Vincenzo BELLINI (1801-1835)
I Capuleti e i Montecchi
Romeo – Joyce DiDonato (mezzo)
Giulietta – Olga Kulchynska (sop)
Tebaldo – Benjamin Bernheim (tenor)
Lorenzo – Roberto Lorenzi (bass-bar)
Capellio – Alexei Botnarciuc (bass)
Philharmonia Zürich, Chor der Oper Zürich/Fabio Luisi
Christof Loy (stage director)
Recorded live at the Opernhaus Zürich, June 2015
Region Code: 0; Aspect Ratio 16:9; PCM Stereo; DD 5.1, DTS 5.1
ACCENTUS MUSIC ACC20353 DVD [139 mins]
Christof Loy generates as much dread in me as he piques my interest. I’ve been infuriated by as many of his productions as I’ve enjoyed – his
Lucrezia Borgia (review), which I saw in Munich in 2014, remains the worst opera staging I’ve ever seen – and so I approached this DVD with extreme caution. It was a lot better than I’d feared, however. He brings new ideas to it, but they mostly fit, and in fact he enlightened certain aspects of the work that I hadn’t noticed before.
Loy’s focus is just how central death seems to be to the opera: he calls it, in the booklet notes, “one of the most pessimistic pieces I have ever encountered” and, to be fair to him, I had never before noticed just how frequently Giulietta invokes death as the solution to her problems. Loy reminds us that, unlike in Shakespeare, we see only the end of this relationship, not its beginning, and so the emotional trajectory is steadily downwards. As an explanation of why this is, Loy uses three generations of Giuliettas (via body doubles) and a (sometimes hyperactive) stage revolve to suggest that Giulietta is the victim of abuse from her father and the ultra-male environment in which she moves. She has no mother in this version, after all, and Loy underscores the masculinity of this world by dispensing with women in the wedding scene and having them sung by cross-dressing men instead. Th after-effects of this abuse induce Stockholm Syndrome, which explains why Giulietta is so reluctant to flee with Romeo. Loy also underscores the tragedy evoking the story’s future and suggesting the bloodshed that the strife between the Montagues and Capulets produces.

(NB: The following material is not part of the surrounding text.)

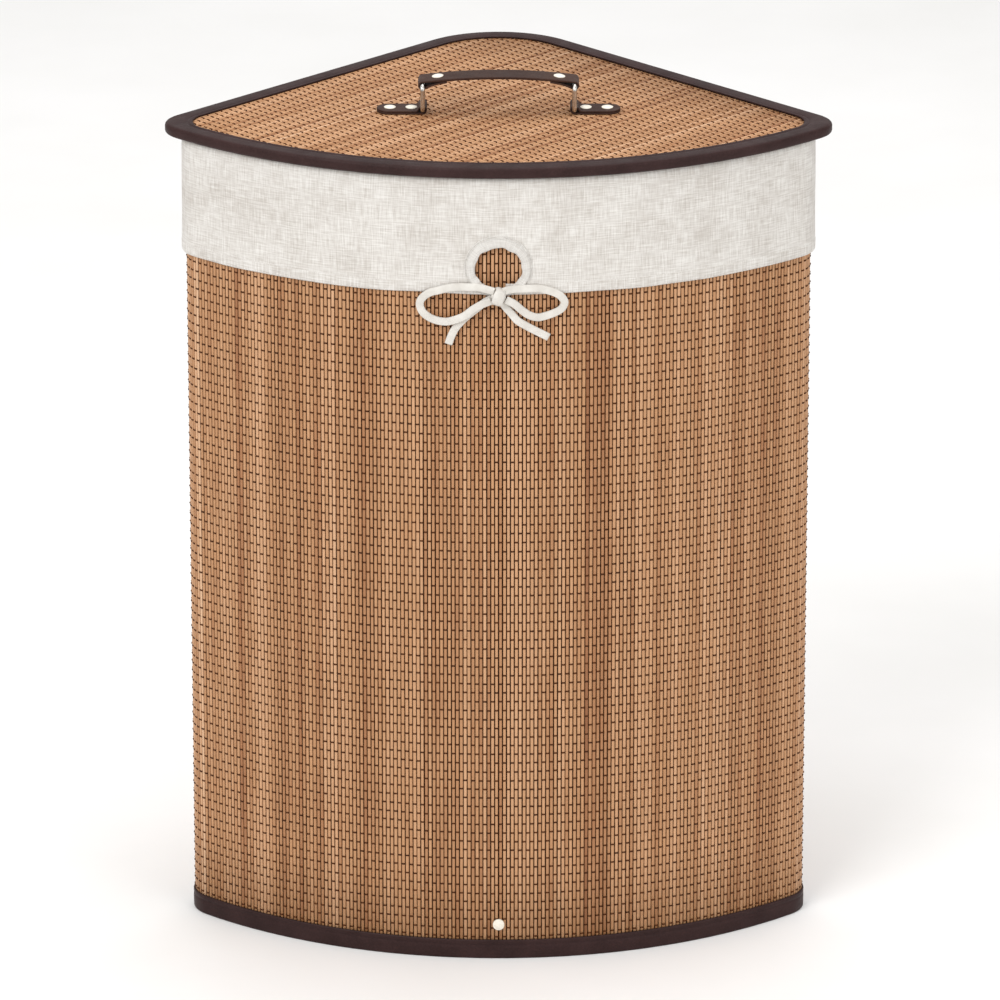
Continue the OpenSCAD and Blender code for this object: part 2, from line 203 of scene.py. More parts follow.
def in_front(x, out, z):
    """A point that far in front of the wall's curved front."""
    radius = LID_RADIUS - WALL_INSET + out
    return np.stack([x, ARC_Y - np.sqrt(radius**2 - x**2), z], -1)


def smooth_line(points, per_step=6):
    """A smooth curve through these points (Catmull-Rom)."""
    p = np.asarray(points, float)
    p = np.vstack([2 * p[0] - p[1], p, 2 * p[-1] - p[-2]])
    t = np.linspace(0, 1, per_step, endpoint=False)[:, None]
    made = []
    for a, b, c, d in zip(p, p[1:], p[2:], p[3:]):
        bend = 2 * a - 5 * b + 4 * c - d
        made.append((2 * b + (c - a) * t + bend * t**2 + (3 * b - a - 3 * c + d) * t**3) / 2)
    return np.vstack([*made, p[-2:-1]])


# ------------------------- meshes

CLOTH_THICK = 0.001


def full_turn(steps):
    """Angles once round."""
    return np.linspace(0, 2 * math.pi, steps, endpoint=False)


def squarer(wave, power):
    """A sine or cosine drawn towards a square wave: the lower the power, the squarer."""
    return np.sign(wave) * np.abs(wave) ** power


def grain_map(along, across):
    """A piece's own two directions at each point, which its material follows."""
    return np.stack(np.broadcast_arrays(along, across, 0.0), -1)


def skin(name, rings, loop=False, **attributes):
    """One mesh of solids given as rings[solid, ring, point, xyz]. With loop, the last ring joins the
    first; without, both ends are closed. Attributes are values[solid, ring, point]."""
    rings = np.asarray(rings, float)
    solids, steps, sides = rings.shape[:3]
    index = np.arange(solids * steps * sides).reshape(solids, steps, sides)
    a = index if loop else index[:, :-1]
    b = np.roll(index, -1, 1) if loop else index[:, 1:]
    faces = np.stack([a, b, np.roll(b, -1, 2), np.roll(a, -1, 2)], -1).reshape(-1, 4).tolist()
    if not loop:
        faces += index[:, 0].tolist() + index[:, -1, ::-1].tolist()
    mesh = bpy.data.meshes.new(name)
    mesh.from_pydata(rings.reshape(-1, 3).tolist(), [], faces)
    middle = rings[0].mean(1)
    across = np.cross(rings[0, 0, 1] - rings[0, 0, 0], rings[0, 0, 2] - rings[0, 0, 1])
    if sum_of_turns(rings[0, 0]) @ (middle[1] - middle[0]) > 0 and across.any():
        mesh.flip_normals()
    return finish_mesh(name, mesh, attributes)


def sum_of_turns(ring):
    """A vector along which this ring of points turns anticlockwise."""
    spokes = ring - ring.mean(0)
    return np.cross(spokes, np.roll(spokes, -1, 0)).sum(0)


def solid(name, rings, grain, loop=False):
    """One solid given as rings[ring, point, xyz], with its grain."""
    return skin(name, rings[None], loop, grain=grain[None])


def finish_mesh(name, mesh, attributes):
    """Smooths a mesh, gives it its attributes and links it as an object."""
    mesh.shade_smooth()
    for key, values in attributes.items():
        values = np.asarray(values, np.float32)
        kind = "FLOAT_VECTOR" if values.size == 3 * len(mesh.vertices) else "FLOAT"
        layer = mesh.attributes.new(key, kind, "POINT")
        layer.data.foreach_set("vector" if kind == "FLOAT_VECTOR" else "value", values.ravel())
    obj = bpy.data.objects.new(name, mesh)
    bpy.context.scene.collection.objects.link(obj)
    return obj


def grid(name, points, closed=False, keep=None, **attributes):
    """A sheet from points[row, column, xyz]. closed joins the last column to the first, and keep is
    a mask of the faces that stay."""
    rows, columns = points.shape[:2]
    index = np.arange(rows * columns).reshape(rows, columns)
    if closed:
        index = np.column_stack([index, index[:, :1]])
    faces = np.stack([index[:-1, :-1], index[:-1, 1:], index[1:, 1:], index[1:, :-1]], -1)
    faces = faces.reshape(-1, 4) if keep is None else faces[keep]
    mesh = bpy.data.meshes.new(name)
    mesh.from_pydata(points.reshape(-1, 3).tolist(), [], faces.tolist())
    return finish_mesh(name, mesh, attributes)


def hoop(name, profile, tip=lambda inset: INNER_TIP_RADIUS):
    """A band round the outline. Its closed profile is a list of (inset, height)."""
    plans = [outline(inset, tip(inset))[0] for inset, _ in profile]
    rings = np.stack([
        np.column_stack([plan, np.full(len(plan), z)]) for plan, (_, z) in zip(plans, profile)
    ], axis=1)
    run = lengths(rings[:, 0])[0]
    girth = lengths(np.array(profile))[0]
    return solid(name, rings, grain_map(run[:, None], girth), loop=True)


def thicken(cloth):
    """Gives a sheet the cloth's thickness, half to each side."""
    modifier = cloth.modifiers.new("thickness", "SOLIDIFY")
    modifier.thickness = CLOTH_THICK
    modifier.offset = 0
    modifier.use_even_offset = False


def dress(obj, body, look, replaces=()):
    """Gives a piece its body, material, material slot and the CAD nodes it stands for."""
    obj.data.materials.clear()
    obj.data.materials.append(look)
    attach(obj, body)
    if replaces:
        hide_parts(*replaces)
    return obj


# ------------------------- materials

NOISE_LOW, NOISE_HIGH = 0.3, 0.7  # most values of a noise texture lie between these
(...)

It doesn’t always work, and some of his trademark fussiness is there to irritate, most notably through the silent presence of a silent “companion” who swans about portentously and does very little. On the whole, though, I found rather compelling, and it does what regietheater does at its best, feasibly suggests a whole new meaning to the piece that you had never really noticed before.
It helps that the musical performance is so good, too. Superstar mezzo Joyce DiDonato is marvellous as Romeo, shading her voice with masterful nuance and showing total versatility in the coloratura. Olga Kulchynska is well contrasted next to her, making a limpid, beautiful Giulietta, full of feminine poignancy and very beautiful tone. Almost finer, however, is the standout Tebaldo of Benjamin Bernheim, who has a fair claim to be the finest Tebaldo on disc. His tone, agility and purity are outstanding, meaning that his arias and ensembles are the highlights of the set for me. If Lorenzo and Capellio are a little more anonymous, then that’s as much Bellini’s fault as the singers’.
Fabio Luisi has a great time in the pit. He clearly loves this music, and writes as much in the booklet notes. This means he energises the orchestra so that they never “merely” provide the accompaniment but are instrumental to the piece’s success. The standard is set high in the overture, and the characteristic bel canto “chuckle” is very well done throughout. The instrumental obbligati are uniformly excellent, too.
My only real criticisms are that there are no extras and that the surround sound comes across as rather boxy, to my ears. Everything else about the packaging is very tempting, however, and it adds a finishing touch to a very attractive set. We don’t have a “pleasant surprise” award, but if we had I’d bestow it here.